● **Directions for this task**:
Copy each line below that contains "picture".

Entries with parts and joints:
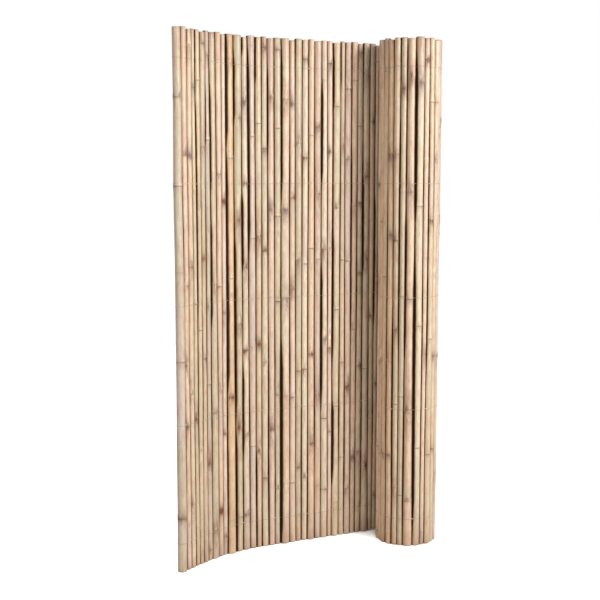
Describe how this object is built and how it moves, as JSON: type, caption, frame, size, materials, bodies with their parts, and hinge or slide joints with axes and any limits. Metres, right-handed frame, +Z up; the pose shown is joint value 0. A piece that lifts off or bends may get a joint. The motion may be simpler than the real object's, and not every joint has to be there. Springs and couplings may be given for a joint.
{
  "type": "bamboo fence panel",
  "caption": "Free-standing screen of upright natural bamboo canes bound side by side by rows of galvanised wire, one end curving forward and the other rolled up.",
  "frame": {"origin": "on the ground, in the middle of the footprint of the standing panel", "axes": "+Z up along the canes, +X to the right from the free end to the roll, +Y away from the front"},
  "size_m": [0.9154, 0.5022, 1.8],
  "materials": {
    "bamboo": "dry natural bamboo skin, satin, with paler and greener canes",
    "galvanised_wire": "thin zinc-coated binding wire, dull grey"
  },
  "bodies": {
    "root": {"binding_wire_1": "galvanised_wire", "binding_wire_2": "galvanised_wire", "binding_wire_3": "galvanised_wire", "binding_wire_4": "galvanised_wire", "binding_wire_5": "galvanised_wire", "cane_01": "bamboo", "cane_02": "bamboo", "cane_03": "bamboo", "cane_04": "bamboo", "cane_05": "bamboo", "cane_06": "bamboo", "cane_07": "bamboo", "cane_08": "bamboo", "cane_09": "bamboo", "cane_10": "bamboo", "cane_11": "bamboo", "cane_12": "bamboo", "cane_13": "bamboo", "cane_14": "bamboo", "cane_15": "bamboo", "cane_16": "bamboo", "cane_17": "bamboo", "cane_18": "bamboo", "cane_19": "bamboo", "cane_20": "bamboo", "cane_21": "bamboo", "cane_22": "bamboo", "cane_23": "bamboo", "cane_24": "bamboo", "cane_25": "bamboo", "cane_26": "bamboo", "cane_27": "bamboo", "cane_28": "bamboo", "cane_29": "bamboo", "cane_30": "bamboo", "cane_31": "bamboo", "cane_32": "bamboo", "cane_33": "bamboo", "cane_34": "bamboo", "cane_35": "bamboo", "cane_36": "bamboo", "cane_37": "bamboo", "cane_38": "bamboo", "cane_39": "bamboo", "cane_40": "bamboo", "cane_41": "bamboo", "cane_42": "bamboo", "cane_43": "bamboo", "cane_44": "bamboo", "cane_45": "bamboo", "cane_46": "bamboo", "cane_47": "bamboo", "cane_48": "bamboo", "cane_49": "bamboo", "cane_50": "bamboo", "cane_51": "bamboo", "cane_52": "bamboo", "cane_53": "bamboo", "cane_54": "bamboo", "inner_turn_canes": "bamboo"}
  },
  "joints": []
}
...
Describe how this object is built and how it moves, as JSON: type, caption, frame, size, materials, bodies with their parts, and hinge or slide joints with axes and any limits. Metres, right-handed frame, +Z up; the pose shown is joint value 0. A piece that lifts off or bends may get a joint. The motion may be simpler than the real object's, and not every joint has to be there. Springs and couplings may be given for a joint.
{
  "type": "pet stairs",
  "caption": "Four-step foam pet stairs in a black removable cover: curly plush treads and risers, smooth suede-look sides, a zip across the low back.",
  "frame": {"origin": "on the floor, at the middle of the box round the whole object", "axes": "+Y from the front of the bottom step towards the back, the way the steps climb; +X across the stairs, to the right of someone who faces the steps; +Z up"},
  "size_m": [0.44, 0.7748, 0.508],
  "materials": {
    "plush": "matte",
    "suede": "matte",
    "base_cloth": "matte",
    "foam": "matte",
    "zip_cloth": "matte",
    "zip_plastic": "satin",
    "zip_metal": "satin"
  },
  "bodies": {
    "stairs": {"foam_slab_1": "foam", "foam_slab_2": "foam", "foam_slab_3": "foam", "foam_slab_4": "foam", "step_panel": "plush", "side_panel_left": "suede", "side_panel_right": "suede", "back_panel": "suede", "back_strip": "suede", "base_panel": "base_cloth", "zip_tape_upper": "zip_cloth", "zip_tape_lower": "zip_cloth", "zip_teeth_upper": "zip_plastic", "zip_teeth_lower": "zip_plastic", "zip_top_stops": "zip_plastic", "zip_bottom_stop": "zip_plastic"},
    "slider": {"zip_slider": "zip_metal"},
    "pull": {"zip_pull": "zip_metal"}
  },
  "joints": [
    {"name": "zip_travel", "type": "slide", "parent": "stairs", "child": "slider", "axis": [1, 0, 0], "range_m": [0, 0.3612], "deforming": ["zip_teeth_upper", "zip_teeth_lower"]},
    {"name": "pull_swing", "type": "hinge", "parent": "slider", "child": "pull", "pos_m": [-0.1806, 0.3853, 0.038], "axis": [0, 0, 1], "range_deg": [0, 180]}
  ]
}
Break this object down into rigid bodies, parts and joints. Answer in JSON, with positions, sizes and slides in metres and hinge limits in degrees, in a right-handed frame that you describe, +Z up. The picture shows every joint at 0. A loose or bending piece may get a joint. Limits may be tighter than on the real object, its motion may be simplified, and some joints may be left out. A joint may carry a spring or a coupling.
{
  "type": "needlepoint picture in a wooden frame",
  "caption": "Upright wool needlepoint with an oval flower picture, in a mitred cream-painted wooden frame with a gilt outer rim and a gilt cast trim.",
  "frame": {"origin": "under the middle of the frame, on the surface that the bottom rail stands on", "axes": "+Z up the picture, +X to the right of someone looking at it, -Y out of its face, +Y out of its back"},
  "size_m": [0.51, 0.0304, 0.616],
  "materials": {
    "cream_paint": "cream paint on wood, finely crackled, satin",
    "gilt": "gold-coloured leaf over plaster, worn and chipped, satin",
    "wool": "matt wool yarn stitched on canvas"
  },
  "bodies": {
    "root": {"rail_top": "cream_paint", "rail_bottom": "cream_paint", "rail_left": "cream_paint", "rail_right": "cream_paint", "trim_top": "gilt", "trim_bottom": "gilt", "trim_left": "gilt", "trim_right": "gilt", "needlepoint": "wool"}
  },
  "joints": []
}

● **Task result**:
Break this object down into rigid bodies, parts and joints. Answer in JSON, with positions, sizes and slides in metres and hinge limits in degrees, in a right-handed frame that you describe, +Z up. The picture shows every joint at 0. A loose or bending piece may get a joint. Limits may be tighter than on the real object, its motion may be simplified, and some joints may be left out. A joint may carry a spring or a coupling.
  "type": "needlepoint picture in a wooden frame",
  "caption": "Upright wool needlepoint with an oval flower picture, in a mitred cream-painted wooden frame with a gilt outer rim and a gilt cast trim.",
  "frame": {"origin": "under the middle of the frame, on the surface that the bottom rail stands on", "axes": "+Z up the picture, +X to the right of someone looking at it, -Y out of its face, +Y out of its back"},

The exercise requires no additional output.